### What to work on
Exactly the lines from the line with "bpy.context.scene.collection.objects.link(empty)" to the line with "bpy.data.objects.remove(obj)" should be extracted, both included, with no other lines.

### Collected material

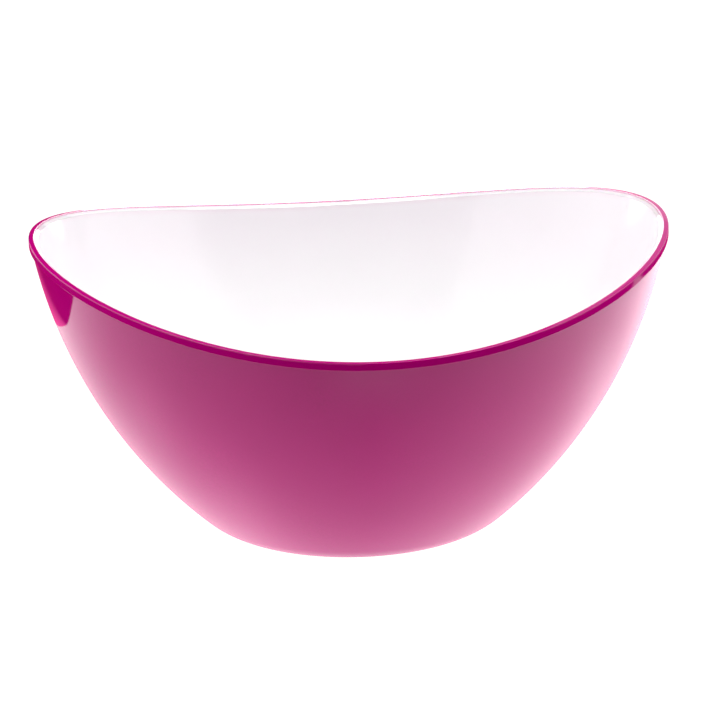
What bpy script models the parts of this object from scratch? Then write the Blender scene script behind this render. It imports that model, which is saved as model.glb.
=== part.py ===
"""A two-layer serving bowl with a saddle rim: a clear fuchsia outer shell moulded over an opaque white liner.

Metres, +Z up, the origin at the centre of the foot. The rim rises to a tip at +X and at -X and dips at +Y and -Y.
The bowl is round: every level section is a circle. The rim is where a parabolic cylinder along Y cuts the wall.
"""

import math

import bmesh
import bpy
import numpy as np

# Driving dimensions
TIP_RADIUS = 0.1400  # the rim's outer edge at a tip, so the bowl is 280 mm from tip to tip
TIP_HEIGHT = 0.1352  # the top of the rim at a tip
DIP_HEIGHT = 0.1120  # the top of the rim halfway between the tips
SHELL_WALL = 0.0016
LINER_WALL = 0.0014
GAP = 0.0003  # between the two layers

# The foot and the floors, from the ground up
WALL_FOOT = 0.0599  # the radius where the wall's line would meet the ground if the turn were sharp
FOOT_INNER = 0.0430  # inside it the underside is raised
FOOT_RISE = 0.0014
FOOT_TURN = 0.0120  # how far up the wall the round turn out of the floor ends
SHELL_FLOOR = 0.0032  # the top of the shell's floor
LINER_UNDERSIDE = SHELL_FLOOR + GAP
LINER_FLOOR = 0.0053

# The rim bead, measured from the body's outer surface and down from the top of the rim
BEAD_PROUD = 0.0004
BEAD_HEIGHT = 0.0035
BEAD_ROUND = 0.0009
BEAD_FOOT_ROUND = 0.0003
LIP_WIDTH = 0.0024  # the level top of the bead, with its outer round
LIP_THICKNESS = 0.0013  # over the liner's edge
LIP_ROUND = 0.0003

# The wall's outer profile, a cubic Bezier in radius and height from the foot to the tip
WALL = np.array(
    [
        (WALL_FOOT, 0.0),
        (0.0749, 0.0114),
        (0.1258, 0.0551),
        (TIP_RADIUS - BEAD_PROUD, TIP_HEIGHT),
    ]
)

# Resolution
MERIDIANS = 96
WALL_STEPS = 12
ROUND_STEPS = 3
FINE = 400  # samples of the wall's curve, from which even steps are read


def bezier(control, t):
    """The points at t of the Bezier curve through its control points, by repeated interpolation."""
    points = [np.outer(np.ones_like(t), p) for p in control]
    while len(points) > 1:
        points = [a + (b - a) * t[:, None] for a, b in zip(points, points[1:])]
    return points[0]


def wall_surface(inset):
    """Fine samples of the wall's profile, moved inward by inset along its normals."""
    t = np.linspace(0.0, 1.0, FINE)
    points = bezier(WALL, t)
    along = np.gradient(points, axis=0)
    along /= np.linalg.norm(along, axis=1, keepdims=True)
    outward = np.column_stack([along[:, 1], -along[:, 0]])
    return points - inset * outward


def radius_at(surface, height):
    """A wall surface's radius at a height. Above its last sample the wall runs straight on."""
    (r0, z0), (r1, z1) = surface[-2], surface[-1]
    if height > z1:
        return r1 + (height - z1) * (r1 - r0) / (z1 - z0)
    return float(np.interp(height, surface[:, 1], surface[:, 0]))


def rim_height(phi):
    """The top of the rim on the meridian at phi, where the wall meets the parabolic cylinder."""
    surface = wall_surface(0.0)
    height = DIP_HEIGHT
    for _ in range(20):
        across = (radius_at(surface, height) + BEAD_PROUD) * math.cos(phi) / TIP_RADIUS
        height = DIP_HEIGHT + (TIP_HEIGHT - DIP_HEIGHT) * across**2
    return height


def rounded(corner, before, after, size, steps=ROUND_STEPS):
    """A round in place of a corner: a quadratic Bezier that starts and ends size away from it."""
    corner, before, after = (np.array(p, dtype=float) for p in (corner, before, after))
    start = corner + size * (before - corner) / np.linalg.norm(before - corner)
    end = corner + size * (after - corner) / np.linalg.norm(after - corner)
    return [tuple(p) for p in bezier([start, corner, end], np.linspace(0.0, 1.0, steps + 1))]


def climb(inset, floor, top):
    """One wall surface from its floor up to a height: the round turn out of the floor, then even steps."""
    surface = wall_surface(inset)
    wall = surface[(surface[:, 1] > floor) & (surface[:, 1] < top)]
    wall = np.vstack([(radius_at(surface, floor), floor), wall, (radius_at(surface, top), top)])
    length = np.concatenate([[0.0], np.cumsum(np.linalg.norm(np.diff(wall, axis=0), axis=1))])
    even = np.linspace(FOOT_TURN, length[-1], WALL_STEPS + 1)
    steps = np.column_stack([np.interp(even, length, wall[:, 0]), np.interp(even, length, wall[:, 1])])
    here = np.searchsorted(length, FOOT_TURN)
    along = wall[here + 1] - wall[here - 2]
    corner = steps[0] - along * (steps[0][1] - floor) / along[1]
    turn = rounded(corner, (0.0, floor), steps[0], np.linalg.norm(steps[0] - corner))
    return turn + [tuple(p) for p in steps[1:]]


def shell_section(phi):
    """The outer shell's outline on one meridian, from under the foot, up the outside, over the rim and down."""
    top = rim_height(phi)
    edge = radius_at(wall_surface(0.0), top)
    underside = [(FOOT_INNER - 2 * FOOT_RISE, FOOT_RISE), (FOOT_INNER, 0.0)]
    outside = climb(0.0, 0.0, top - BEAD_HEIGHT)
    bead_foot = (edge + BEAD_PROUD, top - BEAD_HEIGHT)
    bead_edge = (edge + BEAD_PROUD, top)
    lip_edge = (edge + BEAD_PROUD - LIP_WIDTH, top)
    lip_bottom = top - LIP_THICKNESS
    lip_tip = (radius_at(wall_surface(SHELL_WALL + GAP + LINER_WALL), lip_bottom), lip_bottom)
    bead = rounded(bead_foot, outside[-1], bead_edge, BEAD_FOOT_ROUND, steps=1)
    bead += rounded(bead_edge, bead_foot, lip_edge, BEAD_ROUND)
    bead += rounded(lip_edge, bead_edge, lip_tip, LIP_ROUND, steps=1)
    bead += [lip_tip]
    inside = climb(SHELL_WALL, SHELL_FLOOR, lip_bottom)
    return underside + outside + bead + inside[::-1]


def liner_section(phi):
    """The liner's outline on one meridian, which ends under the lip of the shell's bead."""
    top = rim_height(phi) - LIP_THICKNESS - GAP
    outside = climb(SHELL_WALL + GAP, LINER_UNDERSIDE, top)
    inside = climb(SHELL_WALL + GAP + LINER_WALL, LINER_FLOOR, top)
    return outside + inside[::-1]


def loft(name, section, material, collection):
    """A closed piece lofted round the Z axis from its meridians, which differ because the rim rises and falls."""
    bm = bmesh.new()
    rings = []
    for i in range(MERIDIANS):
        phi = 2 * math.pi * i / MERIDIANS
        c, s = math.cos(phi), math.sin(phi)
        rings.append([bm.verts.new((r * c, r * s, z)) for r, z in section(phi)])
    low = bm.verts.new((0.0, 0.0, rings[0][0].co.z))
    high = bm.verts.new((0.0, 0.0, rings[0][-1].co.z))
    for here, there in zip(rings, rings[1:] + rings[:1]):
        bm.faces.new((low, there[0], here[0]))
        for j in range(len(here) - 1):
            bm.faces.new((here[j], there[j], there[j + 1], here[j + 1]))
        bm.faces.new((high, here[-1], there[-1]))
    mesh = bpy.data.meshes.new(name)
    bm.to_mesh(mesh)
    bm.free()
    mesh.shade_smooth()
    mesh.set_sharp_from_angle(angle=math.radians(35))
    mesh.materials.append(material)
    piece = bpy.data.objects.new(name, mesh)
    collection.objects.link(piece)
    return piece


def plastic(name, colour, roughness, transmission=0.0):
    """A moulded plastic."""
    material = bpy.data.materials.new(name)
    material.use_nodes = True
    shader = material.node_tree.nodes["Principled BSDF"]
    shader.inputs["Base Color"].default_value = (*colour, 1.0)
    shader.inputs["Roughness"].default_value = roughness
    shader.inputs["Metallic"].default_value = 0.0
    shader.inputs["Transmission Weight"].default_value = transmission
    return material


def main():
    for old in list(bpy.data.objects):
        bpy.data.objects.remove(old)
    bowl = bpy.data.collections.new("serving_bowl")
    bpy.context.scene.collection.children.link(bowl)
    fuchsia = plastic("fuchsia_clear", (0.52, 0.005, 0.19), 0.08, transmission=0.2)
    white = plastic("white_gloss", (0.90, 0.89, 0.90), 0.12)
    loft("outer_shell", shell_section, fuchsia, bowl)
    loft("inner_liner", liner_section, white, bowl)


main()
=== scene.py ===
"""The looks of the two-layer serving bowl: fine shells, moulded plastics, soft light and the camera.

Metres, +Z up, the origin at the centre of the foot. The fine shells follow the CAD's wall and rim, with
rounder edges. A section is the outline of a layer on one meridian, in radius and height.
"""

import math

import bpy
import numpy as np
from mathutils import Matrix, Vector


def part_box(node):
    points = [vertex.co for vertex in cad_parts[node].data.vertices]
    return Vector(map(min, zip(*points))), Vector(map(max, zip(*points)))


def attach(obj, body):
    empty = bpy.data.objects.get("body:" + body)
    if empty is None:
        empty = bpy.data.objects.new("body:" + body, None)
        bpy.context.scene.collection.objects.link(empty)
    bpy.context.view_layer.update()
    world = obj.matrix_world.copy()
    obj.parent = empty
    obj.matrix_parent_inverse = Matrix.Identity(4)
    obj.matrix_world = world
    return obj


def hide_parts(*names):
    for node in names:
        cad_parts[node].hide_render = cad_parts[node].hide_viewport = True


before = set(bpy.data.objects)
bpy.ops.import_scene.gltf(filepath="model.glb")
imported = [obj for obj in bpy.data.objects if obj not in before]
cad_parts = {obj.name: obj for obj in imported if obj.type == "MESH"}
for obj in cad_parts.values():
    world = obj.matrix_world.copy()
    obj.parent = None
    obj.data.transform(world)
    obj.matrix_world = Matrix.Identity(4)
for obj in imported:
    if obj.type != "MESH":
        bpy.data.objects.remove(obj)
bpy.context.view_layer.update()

# ---------------------------------------------------------------- the bowl's sizes, as the CAD has them
TIP_RADIUS, _, TIP_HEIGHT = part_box("outer_shell")[1]  # the rim's outer edge and its top, at a tip
DIP_HEIGHT = 0.1120  # the top of the rim halfway between the tips
SHELL_WALL = 0.0016
LINER_WALL = 0.0014
GAP = 0.0003  # between the two layers

WALL_FOOT = 0.0599  # the radius where the wall's line would meet the ground if the turn were sharp
FOOT_INNER = 0.0430  # inside it the underside is raised
FOOT_RISE = 0.0014
FOOT_TURN = 0.0120  # how far up the wall the round turn out of the floor ends
SHELL_FLOOR = 0.0032  # the top of the shell's floor
LINER_FLOOR = 0.0053

BEAD_PROUD = 0.0004  # how far the rim bead stands out from the body
BEAD_HEIGHT = 0.0035
LIP_WIDTH = 0.0024  # the level top of the bead, with its outer round
LIP_THICKNESS = 0.0013  # over the liner's edge

# The wall's outer profile, a cubic Bezier in radius and height from the foot to the tip
WALL = np.array(
    [
        (WALL_FOOT, 0.0),
        (0.0749, 0.0114),
        (0.1258, 0.0551),
        (TIP_RADIUS - BEAD_PROUD, TIP_HEIGHT),
    ]
)

# How far inside the body's outer surface each face of the two walls lies
SHELL_OUTSIDE = 0.0
SHELL_INSIDE = SHELL_WALL
LINER_OUTSIDE = SHELL_WALL + GAP
LINER_INSIDE = SHELL_WALL + GAP + LINER_WALL

# ---------------------------------------------------------------- what the fine shells add
GATE_RADIUS = 0.0030  # the mould's gate mark, in the middle of the underside
GATE_DEPTH = 0.0004
FOOT_ROUND = 0.0008  # at the two corners of the foot ring's inner step
STEP_MARGIN = 0.0020  # the even steps under the floor end this far before the foot ring's step
LAND_MARGIN = 0.0005  # the even steps on the foot ring end this far before the turn into the wall
BEAD_ROUND = 0.0006  # the bead's outer top edge
BEAD_FOOT_ROUND = 0.0004  # the bead's lower edge
FILLET = 0.0004  # where the body meets the ledge under the bead
LEDGE_SHARE = 0.45  # the most of that ledge that either of these two rounds may take
PAST_ROUND = 1.1  # an even run on the bead ends this many times the round's size before a corner
LIP_ROUND = 0.0006
LIP_HOOK = 0.00027  # the lip's tip reaches this much further down than the CAD's, to close the seam

# The film is how much fuchsia lies at a point: 1 on the body, less where the lip thins out over the white
LIP_FILM = 0.35  # at the end of the lip's round
SLOPE_FILM = 0.7  # the share of it that is left at the start of the lip's slope
SLOPE_FADE = 3  # the power by which it fades to nothing down the slope
LINER_REACH = 0.006  # how far below its edge the liner shows painted pink light from the lip

# Resolution
MERIDIANS = 384
WALL_STEPS = 70
ROUND_STEPS = 8
TURN_STEPS = 44
SLOPE_STEPS = 6
FINE = 2000  # samples of the wall's curve, from which even steps are read
HEIGHT_PASSES = 12  # of working out the rim's height, which settles well within them
SHARP_ANGLE = math.radians(50)


# ---------------------------------------------------------------- the fine shells
def bezier(control, t):
    """The points at t of the Bezier curve through its control points, by repeated interpolation."""
    points = [np.outer(np.ones_like(t), p) for p in control]
    while len(points) > 1:
        points = [a + (b - a) * t[:, None] for a, b in zip(points, points[1:])]
    return points[0]


def wall_surface(inset):
    """Fine samples of the wall's profile, moved inward by inset along its normals."""
    points = bezier(WALL, np.linspace(0.0, 1.0, FINE))
    along = np.gradient(points, axis=0)
    along /= np.linalg.norm(along, axis=1, keepdims=True)
    outward = np.column_stack([along[:, 1], -along[:, 0]])
    return points - inset * outward


SURFACES = {
    inset: wall_surface(inset)
    for inset in (SHELL_OUTSIDE, SHELL_INSIDE, LINER_OUTSIDE, LINER_INSIDE)
}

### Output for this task
        bpy.context.scene.collection.objects.link(empty)
    bpy.context.view_layer.update()
    world = obj.matrix_world.copy()
    obj.parent = empty
    obj.matrix_parent_inverse = Matrix.Identity(4)
    obj.matrix_world = world
    return obj


def hide_parts(*names):
    for node in names:
        cad_parts[node].hide_render = cad_parts[node].hide_viewport = True


before = set(bpy.data.objects)
bpy.ops.import_scene.gltf(filepath="model.glb")
imported = [obj for obj in bpy.data.objects if obj not in before]
cad_parts = {obj.name: obj for obj in imported if obj.type == "MESH"}
for obj in cad_parts.values():
    world = obj.matrix_world.copy()
    obj.parent = None
    obj.data.transform(world)
    obj.matrix_world = Matrix.Identity(4)
for obj in imported:
    if obj.type != "MESH":
        bpy.data.objects.remove(obj)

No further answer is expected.